Catheter use in debilitated patients often precedes a number of nosocomial infections by bacterial strains that show multidrug resistance or total drug resistance, particularly through biofilm formation. Common etiological agents include Staphylococcus aureus (MRSA), Pseudomonas aeruginosa, Escherichia coli, Salmonella spp., Klebsiella spp., Acinetobacter baumannii, and Burkholderia cepacia. As catheters provide exposure to typically sterile environments, fomites and aerosols are able to transfer severe infection to the affected patients, particularly due to their immunocompromised states.

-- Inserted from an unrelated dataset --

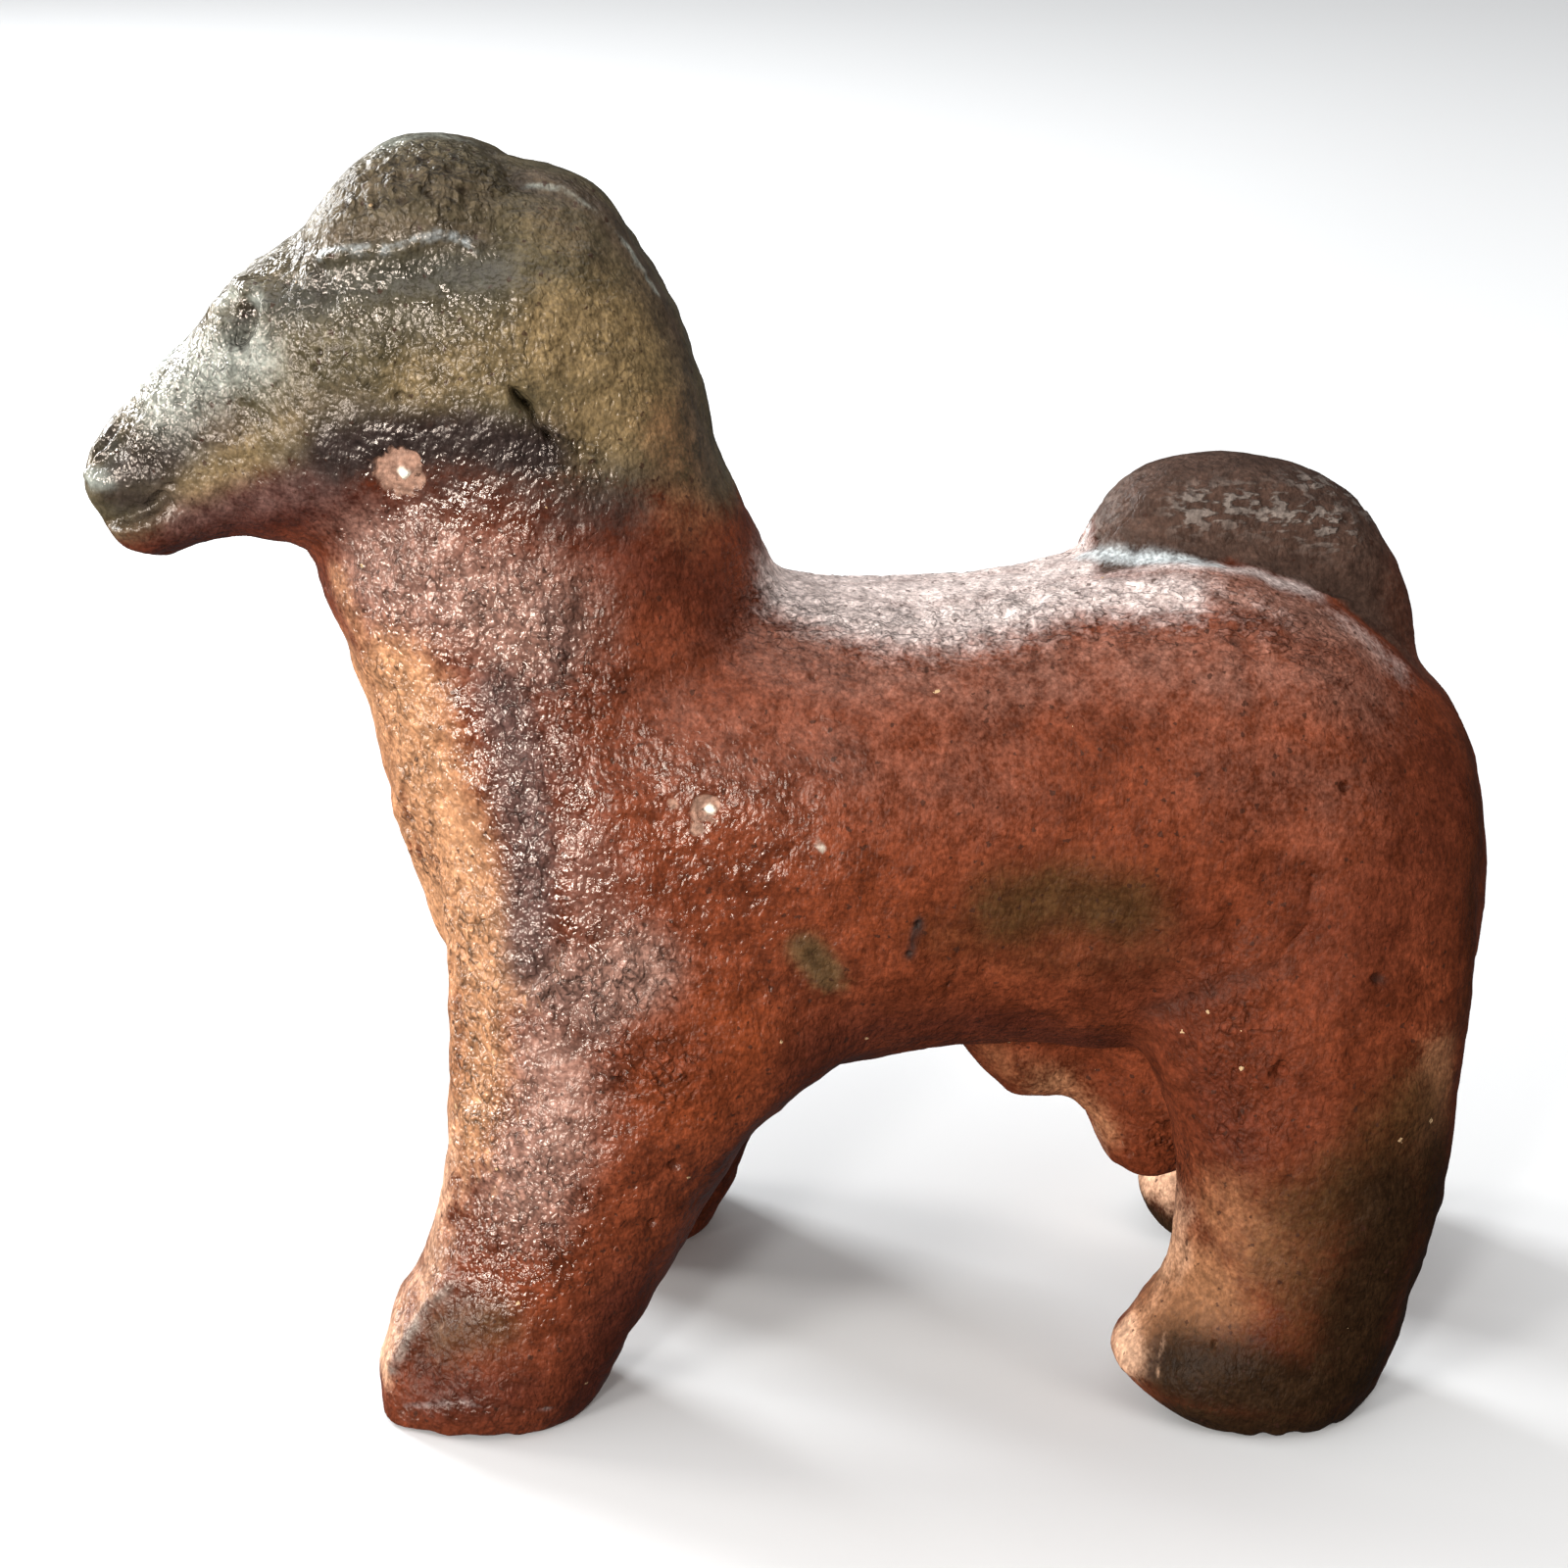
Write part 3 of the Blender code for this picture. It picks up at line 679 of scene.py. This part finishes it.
finishes["matt"] = np.maximum.reduce([
    0.85 * rear_half,
    0.95 * low_far_side,
    on_both([
        ([(350, 205), (410, 185), (480, 205)], 4.2, 0.4),
        ([(545, 190), (620, 240), (680, 340)], 2.4, 0.4),
        ([(640, 1350), (590, 1420)], 4.0, 0.7),
        ([(430, 1410), (480, 1370), (560, 1425)], 3.4, 0.6),
        ([(690, 1040), (720, 1100)], 5.0, 0.6),
        ([(640, 560), (700, 600), (760, 700)], 7.0, 0.6),
    ]),
])
for name, much in finishes.items():
    held = figurine.data.attributes.new(name, "FLOAT", "POINT")
    held.data.foreach_set("value", np.clip(much, 0, 1).astype(np.float32))

# The fired clay itself: red where air reached it, with every other colour, and the painted light
# and shade, laid over it.
fired_clay = bpy.data.materials.new("fired_clay")
fired_clay.use_nodes = True
tree = fired_clay.node_tree
surface = tree.nodes["Principled BSDF"]


def wired(kind, inputs, **settings):
    """A node of that kind with its settings made, its values set and its sockets joined."""
    made = tree.nodes.new(kind)
    for name, value in settings.items():
        setattr(made, name, value)
    for name, value in inputs.items():
        if isinstance(value, bpy.types.NodeSocket):
            tree.links.new(value, made.inputs[name])
        else:
            made.inputs[name].default_value = value
    return made


def reckoned(operation, first, second=0.0):
    return wired("ShaderNodeMath", {0: first, 1: second}, operation=operation).outputs[0]


def plus(first, second):
    return reckoned("ADD", first, second)


def minus(first, second):
    return reckoned("SUBTRACT", first, second)


def times(first, second):
    return reckoned("MULTIPLY", first, second)


def moved(operation, inputs):
    return wired("ShaderNodeVectorMath", inputs, operation=operation).outputs[0]


def stretched(value, low, high, to_low=0.0, to_high=1.0):
    """The value eased from the first range into the second."""
    ends = {"Value": value, "From Min": low, "From Max": high, "To Min": to_low, "To Max": to_high}
    return wired("ShaderNodeMapRange", ends, interpolation_type="SMOOTHSTEP").outputs["Result"]


def much_of(name):
    return wired("ShaderNodeAttribute", {}, attribute_name=name).outputs["Fac"]


def spread_out(size, stretch=(1, 1, 1), turn=(0, 0, 0)):
    """Places in the clay in units of that many millimetres."""
    scale = [part / (size * mm) for part in stretch]
    inputs = {"Vector": in_the_clay, "Scale": scale, "Rotation": turn}
    return wired("ShaderNodeMapping", inputs).outputs["Vector"]


def cloudy_at(where, detail, roughness):
    inputs = {"Vector": where, "Scale": 1.0, "Detail": detail, "Roughness": roughness}
    return wired("ShaderNodeTexNoise", inputs).outputs["Fac"]


def cloudy(size, detail, stretch=(1, 1, 1)):
    return cloudy_at(spread_out(size, stretch), detail, 0.55)


def laid_over(below, colour, share):
    laid = wired("ShaderNodeMix", {0: share, 6: below, 7: colour}, data_type="RGBA")
    return laid.outputs[2]


def toned(below, value):
    """The colour made that many times as bright."""
    inputs = {0: 1.0, 6: below, 7: value}
    laid = wired("ShaderNodeMix", inputs, data_type="RGBA", blend_type="MULTIPLY")
    return laid.outputs[2]


in_the_clay = wired("ShaderNodeTexCoord", {}).outputs["Object"]
wide_clouds = cloudy(5.0, 2.0)
clouds = cloudy(1.6, 2.5)
lumps = cloudy(1.3, 2.0)
mottling = cloudy(0.55, 2.0)
speckle = cloudy(0.30, 1.0)
wander = moved("SCALE", {0: (1, -1.3, 0.8), "Scale": minus(lumps, 0.5)})


def strayed(size, stretch, turn, much):
    """Places in the clay, pulled about, so that no line in them stays straight."""
    pull = moved("SCALE", {0: wander, "Scale": much})
    return moved("ADD", {0: spread_out(size, stretch, turn), 1: pull})


# Fine relief, in millimetres: low lumps, higher where the clay is rubbed, pimples, a net of
# cells where the skin crazed, short creases that run down the body, and flakes of crust.
crusted = much_of("crust")
rubbed = minus(1.0, much_of("matt"))
wrinkled = times(much_of("wrinkle"), stretched(lumps, 0.36, 0.64, 0.35, 1.25))
pimples = cloudy(0.45, 2.0, stretch=(1, 1, 0.6))
drawn = cloudy_at(strayed(0.85, (1, 1, 0.6), (0, 0.35, 0), 1.2), 1.0, 0.6)
creases = stretched(reckoned("ABSOLUTE", minus(drawn, 0.5)), 0.0, 0.12)
cells = wired(
    "ShaderNodeTexVoronoi",
    {"Vector": strayed(0.70, (1, 1, 0.8), (-1.02, 0.70, 0), 1.0), "Scale": 1.0},
    feature="DISTANCE_TO_EDGE",
    voronoi_dimensions="2D",
).outputs["Distance"]
crazing = stretched(cells, 0.0, 0.26)
flakes = stretched(cloudy(0.8, 2.0, stretch=(0.65, 0.8, 1.5)), 0.47, 0.60)
crust_flakes = times(flakes, crusted)

height = times(lumps, stretched(rubbed, 0.0, 1.0, 0.16, 0.30))
for form, how_high in (
    (pimples, 0.13),
    (crazing, plus(times(wrinkled, 0.100), 0.010)),
    (creases, plus(times(wrinkled, 0.060), 0.024)),
    (crust_flakes, 0.13),
):
    height = plus(height, times(form, how_high))
bump = wired("ShaderNodeBump", {"Height": height, "Distance": 1 * mm, "Strength": 1.0})
tree.links.new(bump.outputs["Normal"], surface.inputs["Normal"])

# Colours, from the clay outwards.
red_clay = (0.150, 0.033, 0.0125, 1)
dark_red_clay = (0.096, 0.020, 0.0070, 1)
laid_colours = [
    ("ember", (0.180, 0.036, 0.010, 1)),
    ("maroon", (0.062, 0.014, 0.008, 1)),
    ("khaki", (0.086, 0.068, 0.036, 1)),
    ("umber", (0.088, 0.062, 0.040, 1)),
    ("tan", (0.200, 0.135, 0.062, 1)),
    ("buff", (0.245, 0.106, 0.048, 1)),
    ("ash_and_painted_highlight", (0.30, 0.315, 0.275, 1)),
    ("slate_and_painted_shade", (0.050, 0.049, 0.040, 1)),
    ("fawn", (0.290, 0.150, 0.112, 1)),
    ("amber_and_painted_light", (0.46, 0.225, 0.112, 1)),
    ("mauve", (0.118, 0.062, 0.052, 1)),
    ("olive", (0.056, 0.024, 0.008, 1)),
    ("smoke_and_painted_shade", (0.025, 0.016, 0.014, 1)),
    ("soot_and_painted_shade", (0.020, 0.009, 0.0035, 1)),
    ("tail_brown", (0.058, 0.032, 0.023, 1)),
    ("cream_and_painted_light", (0.56, 0.33, 0.21, 1)),
    ("bloom", (0.62, 0.51, 0.475, 1)),
    ("painted_highlight", (0.52, 0.57, 0.58, 1)),
]
tail_flake = (0.175, 0.14, 0.12, 1)
chipped_clay = (0.30, 0.165, 0.115, 1)
dark_mineral = (0.034, 0.013, 0.008, 1)
pale_mineral = (0.50, 0.33, 0.18, 1)
white_grit = (0.86, 0.80, 0.66, 1)
hollow_shade_colour = (0.016, 0.010, 0.008, 1)

# The edges of the colours waver with the clouds and the speckle, and bloom flakes off.
colour = laid_over(dark_red_clay, red_clay, stretched(wide_clouds, 0.36, 0.60))
wavering = plus(times(clouds, 1.1), times(speckle, 0.9))
wavering = times(minus(wavering, 1.0), 0.7)
edge_starts = reckoned("MAXIMUM", times(wavering, -1.0), 0.0)
edge_ends = minus(1.0, reckoned("MAXIMUM", wavering, 0.0))
shed = times(crusted, stretched(flakes, 0.0, 1.0, 0.14, 0.0))
for name, finish_colour in laid_colours:
    much = minus(much_of(name), shed) if name == "bloom" else much_of(name)
    colour = laid_over(colour, finish_colour, stretched(much, edge_starts, edge_ends))
# Painted shadow along the edges of the flakes of crust.
flake_shadows = times(times(flakes, minus(1.0, flakes)), crusted)
colour = toned(colour, minus(1.0, times(flake_shadows, 1.5)))
colour = laid_over(colour, tail_flake, times(crust_flakes, much_of("tail_brown")))
colour = laid_over(colour, chipped_clay, much_of("chip"))

# The clay is mottled at three sizes and darker in the veins of its crazing, with painted shade in
# its creases, and it holds dark and pale specks and white grits, and painted shade in the hollows
# of its marks.
for cloud, low, high, darkest, palest in (
    (clouds, 0.30, 0.70, 0.80, 1.20),
    (mottling, 0.28, 0.72, 0.78, 1.22),
    (speckle, 0.30, 0.70, 0.84, 1.16),
):
    colour = toned(colour, stretched(cloud, low, high, darkest, palest))
veins = times(minus(1.0, crazing), times(wrinkled, 0.40))
# Painted shade in the creases.
crease_shade = times(minus(1.0, creases), plus(times(wrinkled, 0.18), 0.12))
colour = toned(colour, minus(1.0, plus(veins, crease_shade)))
inputs = {"Vector": spread_out(1.15), "Scale": 1.0, "Randomness": 1.0}
specks = wired("ShaderNodeTexVoronoi", inputs)
speck_size = wired("ShaderNodeSeparateColor", {"Color": specks.outputs["Color"]})
from_speck = plus(specks.outputs["Distance"], times(minus(speckle, 0.5), 0.45))
dark_speck = reckoned("LESS_THAN", from_speck, times(speck_size.outputs["Red"], 0.19))
pale_size = times(minus(speck_size.outputs["Green"], 0.984), 13.0)
pale_speck = reckoned("LESS_THAN", from_speck, pale_size)
colour = laid_over(colour, dark_mineral, times(dark_speck, 0.70))
colour = laid_over(colour, pale_mineral, pale_speck)
colour = laid_over(colour, white_grit, much_of("grit"))
# Painted shade in the hollows of the marks, the deeper the darker.
colour = laid_over(colour, hollow_shade_colour, times(much_of("hollow_shade"), 0.92))
tree.links.new(colour, surface.inputs["Base Color"])

# Rubbed clay shines, while crust, chips, bloom, soot and the painted shade on the rump are dull.
dull = much_of("matt")
for name, dullness in (("chip", 1.0), ("bloom", 0.75), ("crust", 0.6), ("soot_and_painted_shade", 0.8)):
    dull = reckoned("MAXIMUM", dull, times(much_of(name), dullness))
shine = much_of("shine")
roughness = plus(stretched(clouds, 0.3, 0.7, 0.30, 0.40), times(dull, 0.25))
roughness = minus(roughness, times(shine, 0.15))
tree.links.new(roughness, surface.inputs["Roughness"])
gloss = times(minus(1.0, times(dull, 0.85)), 0.39)
gloss = plus(gloss, times(shine, 0.28))
tree.links.new(gloss, surface.inputs["Specular IOR Level"])
surface.inputs["IOR"].default_value = 1.5
surface.inputs["Specular Tint"].default_value = (1.0, 0.86, 0.76, 1)

figurine.data.transform(Matrix.Scale(mm, 4))
figurine.data.materials.clear()
figurine.data.materials.append(fired_clay)
figurine.data.shade_smooth()
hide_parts("ram_figurine")
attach(figurine, "root")

# Floor. A plain white sheet that the figurine stands on. It is kept out of the clay's
# reflections, and throws no light back on it.
floor_half = 3.0
floor_shape = bmesh.new()
bmesh.ops.create_grid(floor_shape, x_segments=1, y_segments=1, size=floor_half)
floor_mesh = bpy.data.meshes.new("floor")
floor_shape.to_mesh(floor_mesh)
floor_shape.free()
floor = bpy.data.objects.new("floor", floor_mesh)
scene.collection.objects.link(floor)
white_sheet = bpy.data.materials.new("white_sheet")
white_sheet.use_nodes = True
sheet_surface = white_sheet.node_tree.nodes["Principled BSDF"]
sheet_surface.inputs["Base Color"].default_value = (0.74, 0.74, 0.74, 1)
sheet_surface.inputs["Roughness"].default_value = 0.9
floor_mesh.materials.append(white_sheet)
floor.visible_glossy = False
floor.visible_diffuse = False

# Light. A soft window and a lamp at the left in front, a doorway and a higher window at the
# left behind, a weak fill from the right, and a wide ceiling in a dim, pale room.
middle = Vector((0, 0, 0.045))


def soft_light(name, place, size, power, tint):
    """A square of light that faces the middle of the figurine."""
    data = bpy.data.lights.new(name, "AREA")
    data.size = size
    data.energy = power
    data.color = tint
    made = bpy.data.objects.new(name, data)
    scene.collection.objects.link(made)
    made.location = place
    aim = middle - made.location
    made.rotation_euler = aim.to_track_quat("-Z", "Y").to_euler()
    return made


soft_light("window", (-0.55, -0.50, 0.125), 0.15, 6.2, (1.0, 0.98, 0.95))
soft_light("lamp", (-0.24, -0.60, 0.19), 0.08, 2.5, (1.0, 0.99, 0.97))
fill = soft_light("fill", (0.60, -0.50, 0.40), 0.40, 2.6, (1.0, 0.95, 0.90))
fill.visible_glossy = False
soft_light("doorway", (-0.62, 0.16, 0.14), 0.16, 3.0, (1.0, 0.98, 0.95))
soft_light("behind", (-0.50, 0.46, 0.30), 0.22, 6.2, (0.95, 0.98, 1.0))
soft_light("ceiling", (0.0, 0.1, 1.5), 2.2, 24.0, (0.98, 0.99, 1.0))
room = bpy.data.worlds.new("room")
scene.world = room
room.use_nodes = True
room_walls = room.node_tree.nodes["Background"]
room_walls.inputs["Color"].default_value = (0.93, 0.95, 1.0, 1)
room_walls.inputs["Strength"].default_value = 0.09
scene.view_settings.view_transform = "Standard"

The catheters may be coated using a hydrogel layer containing immobilized bacteriophages, yet different approaches may be used, including stratification, serial activation of strata, liquid nanocoatings, diffusible membranes, multi-receptor bacteriophages, and the use of lytic and lysogenic phages should be distinguished. The multifaceted growth requirements of the bacteria additionally allow for factors such as pH and temperature to be utilized in the hydrogel layer through absorptive action once bacterial attachment to the layer occurs. Moreover, nanocoating is aimed at preventing the colonization of numerous bacterial cells, thus inhibiting quorum sensing ability of the bacteria and biofilm formation.